In closing the forum, Zillow’s Wacksman discussed how AI is reshaping the behavior and power of consumers within the real estate market. In 2006, the company launched “Zestimate,” a machine-learning model to help people understand the value of their homes and put the company at the forefront of innovation. Wacksman believes AI could add additional streamlining to the complicated home-buying process.
“It takes months to buy a house, thousands of documents and it costs tens of thousands of dollars,” Wacksman said. “People describe buying a house as more stressful than planning a wedding or getting a job.” He said Zillow wants to bring all the disparate parts of a house sale transaction together.
Wacksman said Zillow looks at AI with three goals in mind: to give customers what they want, to embrace business opportunities and to innovate responsibly. In particular, he said innovation could bring more accountability to a sector that has a long history of inequality and racial inequities.
According to Wacksman, Zillow has spent years personalizing the home-buying experience.
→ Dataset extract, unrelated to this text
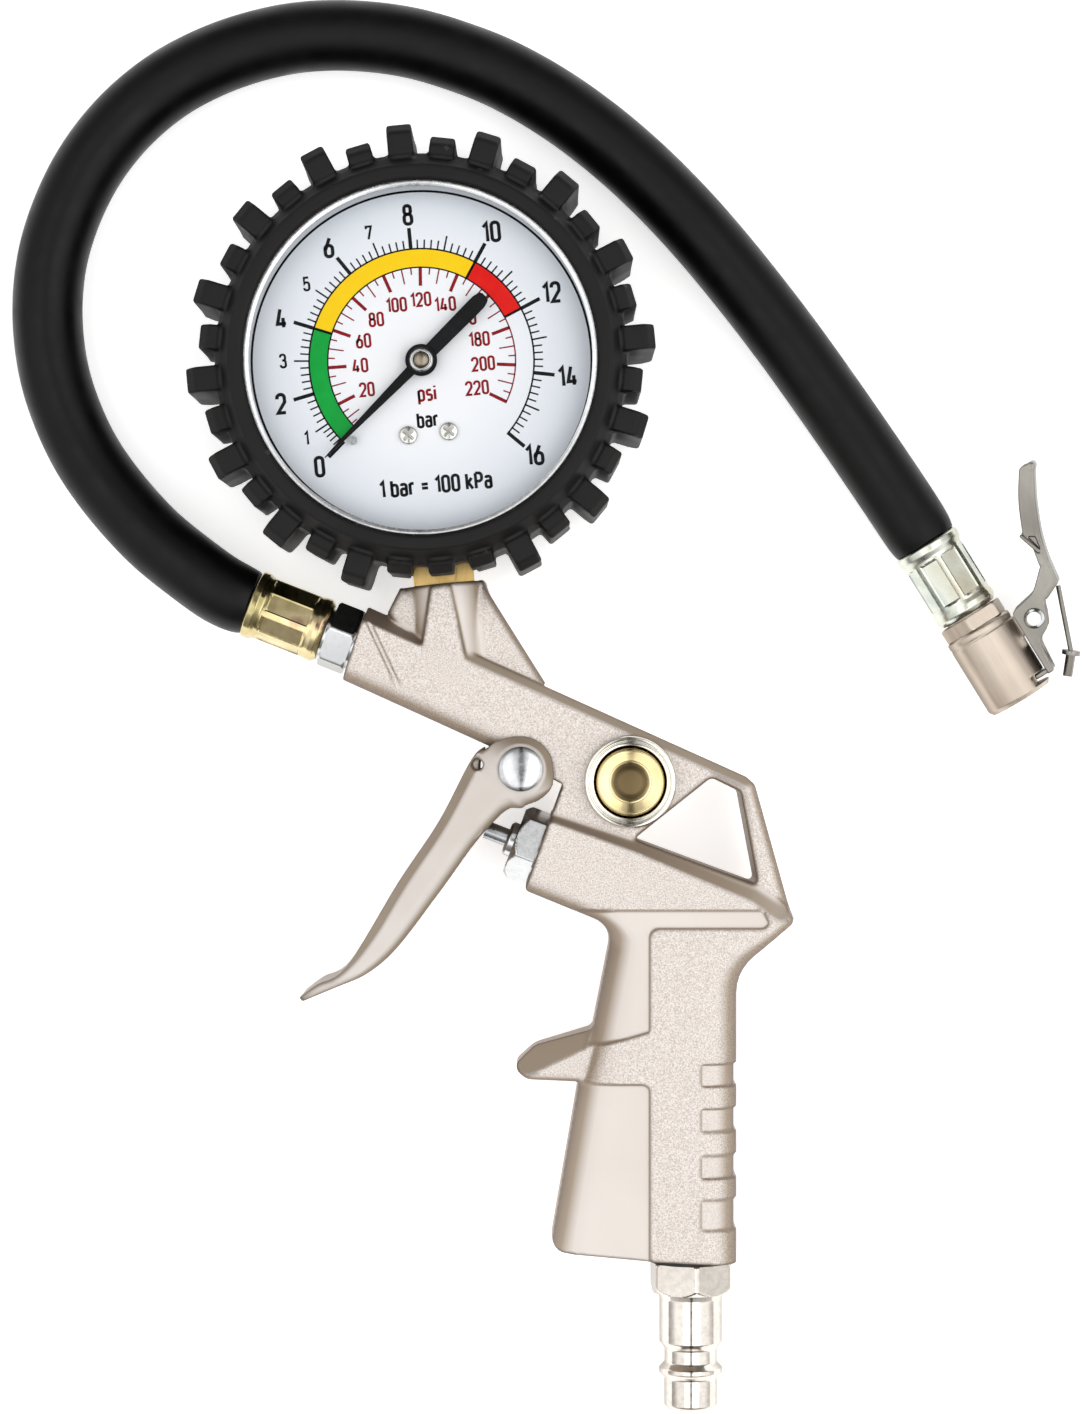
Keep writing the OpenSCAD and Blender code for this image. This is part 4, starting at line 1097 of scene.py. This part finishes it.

The company started by enabling customers and realtors to understand the value of a home, and now it is working “to personalize the finance experience,” Wacksman explained. Zillow is also experimenting with technology, including virtual reality walk-throughs of properties for sale, a process that is currently too expensive to launch mainstream.
The Zillow executive said generative AI has the power to transform the real estate industry, helping both customers and real estate agents. The challenge will be ensuring that everyone is comfortable using the same technology.
“It’s daunting and exciting to see the pace of new change. It is measured in days and weeks, not months and years,” he said. “We think it could be as significant as the Industrial Revolution.”